An alternate approach is converting your DataFrame to a Python dictionary using to_dict(orient='index'). This creates a nested dictionary, where each row of the outer dictionary is an internal dictionary. This can then be processed via list-comprehension:

PYTHON

def to_dict():
    df = genDataFrame()
    df_as_dict = df.to_dict(orient='index')
    return pandas.Series([(r['f_vertical']**2 + r['f_horizontal']**2)**0.5 for r in df_as_dict.values()])

print(f"to_dict: {timeit(to_dict, number=repeats)*10-gentime:.2f}ms")

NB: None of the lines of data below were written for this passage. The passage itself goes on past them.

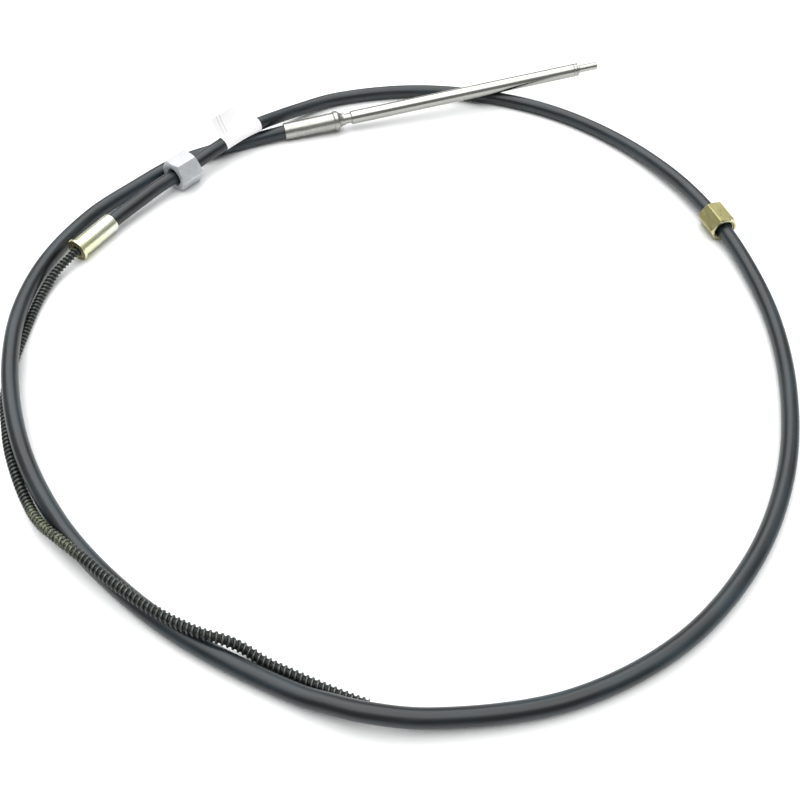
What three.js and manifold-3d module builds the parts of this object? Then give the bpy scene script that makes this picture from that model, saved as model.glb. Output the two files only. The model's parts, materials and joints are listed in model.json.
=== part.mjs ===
// Boat steering cable, coiled once on the floor: a jacketed rotary cable with a bare
// toothed core at the helm end and a stainless ram at the engine end.
// Millimetres, +Z up, the camera's side of the loop at -Y.
import * as THREE from "three";
import Module from "manifold-3d";

const manifold = await Module();
manifold.setup();

// Jacket and core
const JACKET_RADIUS = 7.7;
const JACKET_SIDES = 12;
const JACKET_STEPS = 80;
const CORE_RADIUS = 4.65;
const CORE_SIDES = 10;
const CORE_STEPS = 30;

// Gaps kept between pieces that touch on the real cable
const FLOOR_GAP = 0.1;
const SEAT_GAP = 0.3;
const TURNED_SEGMENTS = 40;

// Helm ferrule, measured along its axis from the flange face
const FERRULE_LENGTH = 55;
const FERRULE_CORE_CLEARANCE = 0.75;
const FERRULE_CORE_BORE = CORE_RADIUS + FERRULE_CORE_CLEARANCE;
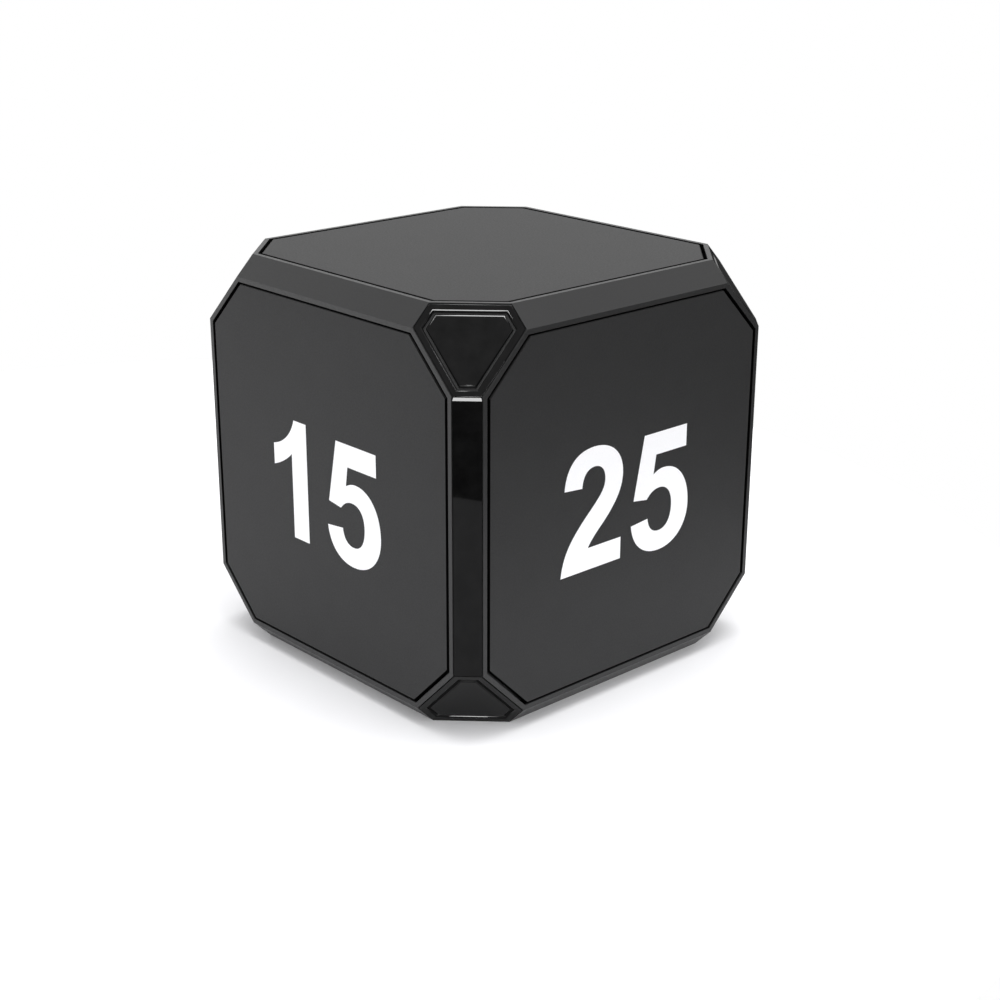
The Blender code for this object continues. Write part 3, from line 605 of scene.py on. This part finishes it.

Whilst still nearly 100x slower than pure vectorisation, it’s twice as fast as apply().

SH

to_dict: 131.15ms

This is because indexing into Pandas’ Series (rows) is significantly slower than a Python dictionary. There is a slight overhead to creating the dictionary (40ms in this example), however the stark difference in access speed is more than enough to overcome that cost for any large DataFrame.

PYTHON

from timeit import timeit
import pandas as pandas

N = 100000  # Number of rows in DataFrame

def genInput():
    s = pandas.Series({'a' : 1, 'b' : 2})
    d = {'a' : 1, 'b' : 2}
    return s, d

def series():
    s, _ = genInput()
    for i in range(N):
        y = s['a'] * s['b']

def dictionary():
    _, d = genInput()
    for i in range(N):
        y = d['a'] * d['b']

repeats = 1000
print(f"series: {timeit(series, number=repeats):.2f}ms")
print(f"dictionary: {timeit(dictionary, number=repeats):.2f}ms")

65x slower!

OUTPUT

series: 237.25ms
dictionary: 3.63ms

Filter Early

If you can filter your rows before processing, rather than after, you may significantly reduce the amount of processing and memory used.

Key Points

  • Python is an interpreted language, this adds an additional overhead at runtime to the execution of Python code. Many core Python and NumPy functions are implemented in faster C/C++, free from this overhead.
  • NumPy can take advantage of vectorisation to process arrays, which can greatly improve performance.
  • Many domain-specific packages are built on top of NumPy and can offer similar performance boosts.
  • Pandas’ data tables store columns as arrays, therefore operations applied to columns can take advantage of NumPy’s vectorisation.